Juntos, esses empregados vão trabalhar 1.200 horas por mês ao todo. Seriam precisos cinco e “meio” empregados mensalistas para trabalharem um número equivalente de horas (5,5 x 220 horas = 1210 horas). Se cada um deles ganhasse um salário mínimo, a empresa gastaria R$ 5.135,50 por mês.

Ou seja, trocamos 5,5 trabalhadores com um salário que poderia sustentar (mal, mais ainda assim sustentar) sua família, por cinquenta que receberão R$ 115,44 por mês.

Nós pedimos para socializar um pouco da riqueza. Eles socializaram a pobreza.

Claro, quem defende essa forma de contratação dirá que o aproveitamento de horas dos intermitentes é melhor para o empresário. O chamado para o trabalho pode ocorrer na medida da necessidade do negócio. A dispensa do trabalhador é mais barata.
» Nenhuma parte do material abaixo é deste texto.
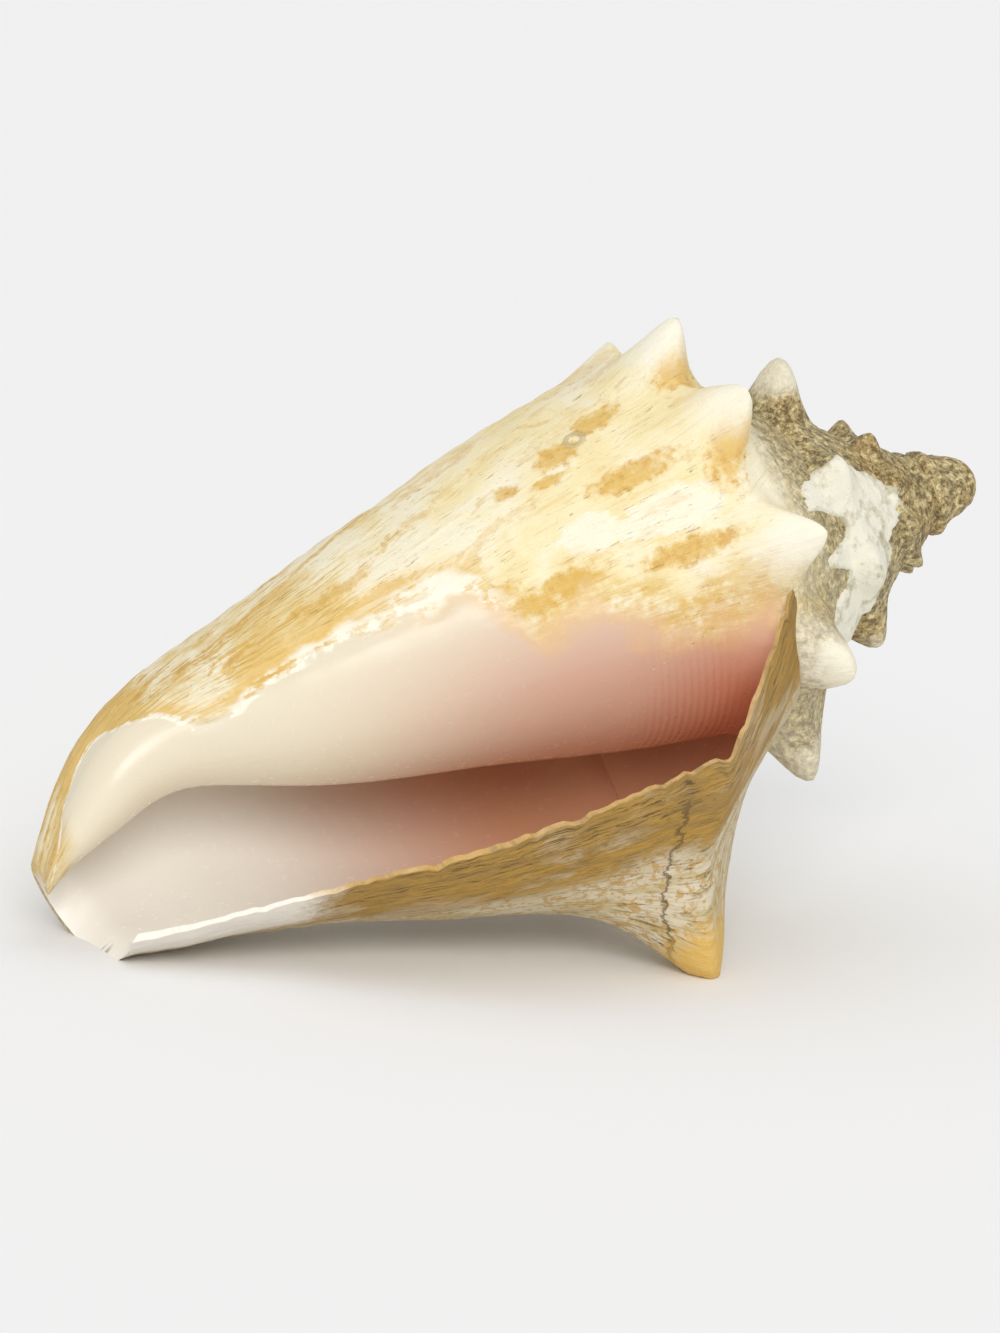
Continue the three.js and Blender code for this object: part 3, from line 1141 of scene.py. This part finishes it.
@dataclass(frozen=True)
class ShellFinish:
    """The shell's colours and gloss, from the spire's grime to the pink glaze.

    Its stains and worn spots are patches, given by their middle, along and azimuth, and half-widths.
    Grime, chalk and the lip's skin each begin between two turns of growth.
    """

    stains: tuple[Patch, ...] = (
        (75, 56, 5.5, 5), (83.5, 50.5, 5.5, 6), (74.5, 32.5, 9, 5.5), (95, 47, 3, 3.5),
        (87.5, 42.5, 4, 2.5), (58.5, 28, 5, 14), (60, 57, 6, 7), (70, 4, 10, 5),
        (91.5, 7, 6, 5), (99, 3, 6, 5), (107, 12, 8, 5),
    )
    worn: tuple[Patch, ...] = ((70, 17, 12, 8), (85, 20, 7, 8), (120, 22, 14, 9))
    grime_from: tuple[float, float] = (-70, -150)
    chalky_from: tuple[float, float] = (228, 262)
    skin_from: tuple[float, float] = (329, 336)
    cream: Colour = tint(248, 233, 184)
    pearl: Colour = tint(250, 241, 212)
    worn_white_and_highlight: Colour = tint(251, 247, 230)
    gold: Colour = tint(226, 184, 92)
    straw: Colour = tint(242, 204, 124)
    amber: Colour = tint(206, 152, 66)
    tan: Colour = tint(180, 142, 72)
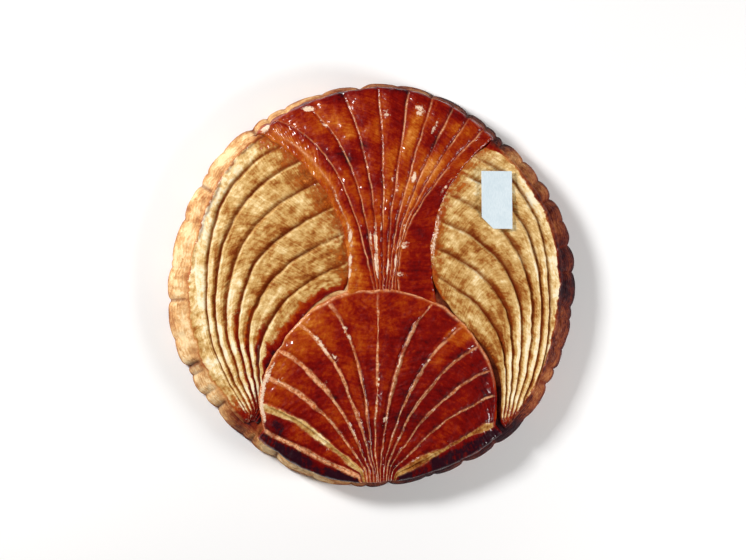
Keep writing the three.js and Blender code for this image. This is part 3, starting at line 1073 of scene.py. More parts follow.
@dataclass
class Shell(Panel):
    """The glazed shell: strips fanning out from a focus at the rim to an arc.

    Its scores count outwards from the straight middle one, negative on the left.
    """

    focus: tuple = (3.5, -132.0)
    arc_centre: tuple = (5.0, -82.0)
    arc_radius: float = 80.0
    bulge: float = 3.0  # how far the arc bulges out on the left
    right_lean: float = 0.96
    outermost: float = 6.0
    stray: float = 2.2  # how far the middle scores bend aside near the focus
    score_length: float = 90.0
    arc_fade: float = 0.022  # share of the scores over which the glaze is painted paler at the arc, as painted highlight on its rounded edge
    cut_pitch: float = 7.5  # width from which a strip has its cut face in full
    cut_height: float = 0.7  # how high the cut faces are raised
    cut_groove: float = 0.5  # depth of the groove at their foot
    edge_height: float = 0.8  # height of the thick edge at the left of the arc
    wrinkles: tuple = (0.18, 0.35)  # heights of the fine and the broad wrinkles
    # spots of painted highlight: score number, share, their two half widths, and strength of each
    pale: tuple = (
        (-1.85, 0.78, 0.13, 0.1, 0.8), (-1.7, 0.67, 0.12, 0.03, 0.9), (-2.8, 0.59, 0.15, 0.02, 1.0),
        (-0.9, 0.78, 0.08, 0.09, 0.9), (-3.85, 0.86, 0.18, 0.02, 1.0),
        (-3.4, 0.955, 0.5, 0.02, 0.6), (0.85, 0.31, 0.16, 0.025, 1.0), (1.0, 0.58, 0.06, 0.1, 0.7),
        (0.1, 0.5, 0.1, 0.1, 0.9), (2.15, 0.69, 0.1, 0.02, 1.0), (-5.4, 0.3, 0.2, 0.02, 0.9),
        (-0.85, 0.4, 0.12, 0.04, 0.9), (-1.6, 0.3, 0.14, 0.04, 0.9), (3.95, 0.49, 0.12, 0.04, 0.7),
        (-6.1, 0.85, 0.08, 0.07, 0.9), (0.0, 0.35, 0.1, 0.07, 0.9), (-2.8, 0.28, 0.15, 0.05, 0.7),
        (3.0, 0.22, 0.2, 0.04, 0.5), (2.2, 0.45, 0.1, 0.06, 0.6), (5.0, 0.28, 0.08, 0.06, 0.5),
        (5.95, 0.5, 0.2, 0.1, 0.4),
    )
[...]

Os trabalhadores podem estabelecer diversos vínculos … Tudo isso, é verdade. E tudo isso também é a prova de que caminhamos na direção errada.

Um trabalhador que ganha R$ 115,44 em cada emprego, se for chamado para trabalhar todas as horas contratadas, o que não é garantido, precisará de mais de oito empregos para ganhar um salário mínimo.

Como conseguir e compatibilizar os horários de oito empregos? E o tempo de deslocamento entre eles? E os custos e problemas acessórios, como deixar os filhos em jornadas de trabalho erráticas no correr da semana, e os horários de lazer com a família? Esses são só alguns problemas, há muitos outros.

Dois pais com 16 empregos, ganhando dois salários mínimos por mês. É isso que projetamos como modernidade?

Para o governo, trocar cinco empregados mensalistas por cinquenta intermitentes é o milagre da multiplicação estatística. Daqui a alguns meses, o desemprego formal reduzirá e isso será alardeado como uma conquista. Os empresários, por sua vez, ficarão felizes com a redução dos “custos” de mão de obra. Talvez até mesmo o PIB comece a retomar o seu crescimento.

Para além dos números, no mundo real, todos estaremos cavando juntos e afundando aquele enorme fosso que separa os poucos com muito dos muitos com pouco.

Eles olham com olhares ávidos.

Chegará um dia em que pularão o fosso.